Condemned to death before the Sanhedrin, for example, Jesus' reaction to this injustice is not to "rouse the collective anger of people against the opponent, so that they are led into forms of greater injustice," the archbishop wrote.

Instead, he said, Jesus consistently confronts violence with serenity and strength, and seeks to prompt a change of heart through nonviolent persuasion -- a teaching Gandhi brought into public life in India with "amazing success."

He cited another Christian success story in India, Blessed Mother Teresa of Calcutta, when reflecting on how Simon of Cyrene helped Jesus carry his cross.

Simon was like millions of Christians from humble backgrounds with a deep attachment to Christ -- "no glamour, no sophistication, but profound faith," in whom we discover "the sacredness of the ordinary and the greatness of what looks small," the archbishop said.

It was Jesus' plan to lift up the lowly and sustain society's poor and rejected, and Blessed Mother Teresa made that her vocation, he said.

"Give me eyes that notice the needs of the poor and a heart that reaches out in love.

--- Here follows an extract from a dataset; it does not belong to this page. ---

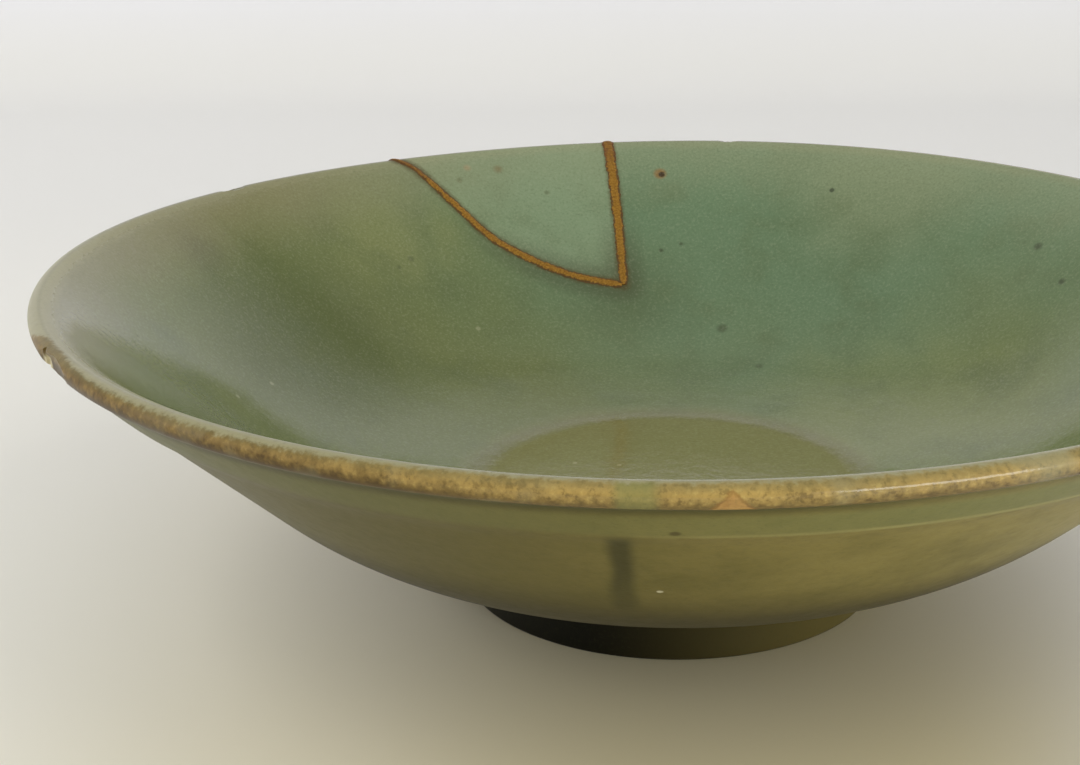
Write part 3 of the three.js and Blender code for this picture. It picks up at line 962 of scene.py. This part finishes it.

Give me the strength to make my love fruitful in service," he said, borrowing a line from the Indian poet Rabindranath Tagore.

Archbishop Menamparampil echoed one of Pope Benedict's favorite themes when he spoke about Jesus being mocked before his crucifixion. Today, he said, Jesus is humiliated in new ways: when the faith is trivialized, when the sense of the sacred erodes and when religious sentiment is considered one of the "unwelcome leftovers of antiquity."

The archbishop said the challenge today is to remain attentive to God's "quiet presences" found in tabernacles and shrines, the laughter of children, the tiniest living cell and the distant galaxies. His text reflected the idea that Jesus' own life embodies Indian values, including an awareness of the sacred through contemplation.

"May we never question or mock serious things in life like a cynic. Allow us not to drift into the desert of godlessness. Enable us to perceive you in the gentle breeze, see you in street corners, love you in the unborn child," he wrote.

Archbishop Menamparampil seemed equally comfortable drawing from the Western and Eastern Christian traditions. He illustrated the "mystic journey" of personal faith set in motion by Christ's death on the cross with a verse from a psalm and an eighth-century Irish hymn.

He ended with a meditation on Jesus' entombment, borrowing insights from the Eastern spiritual distinction between reality and illusion.

"Tragedies make us ponder. A tsunami tells us that life is serious. Hiroshima and Nagasaki remain pilgrim places. When death strikes near, another world draws close. We then shed our illusions and have a grasp of the deeper reality," he said.

He quoted a prayer from the Hindu holy writings, the Upanishads: "Lead me from the unreal to the real, from darkness to light, from death to immortality." He said this was the path taken by the early Christians, who were inspired by Jesus' life to carry his message to the ends of the earth.

That message remains a simple one today, he said: "It says that the reality is Christ and that our ultimate destiny is to be with him."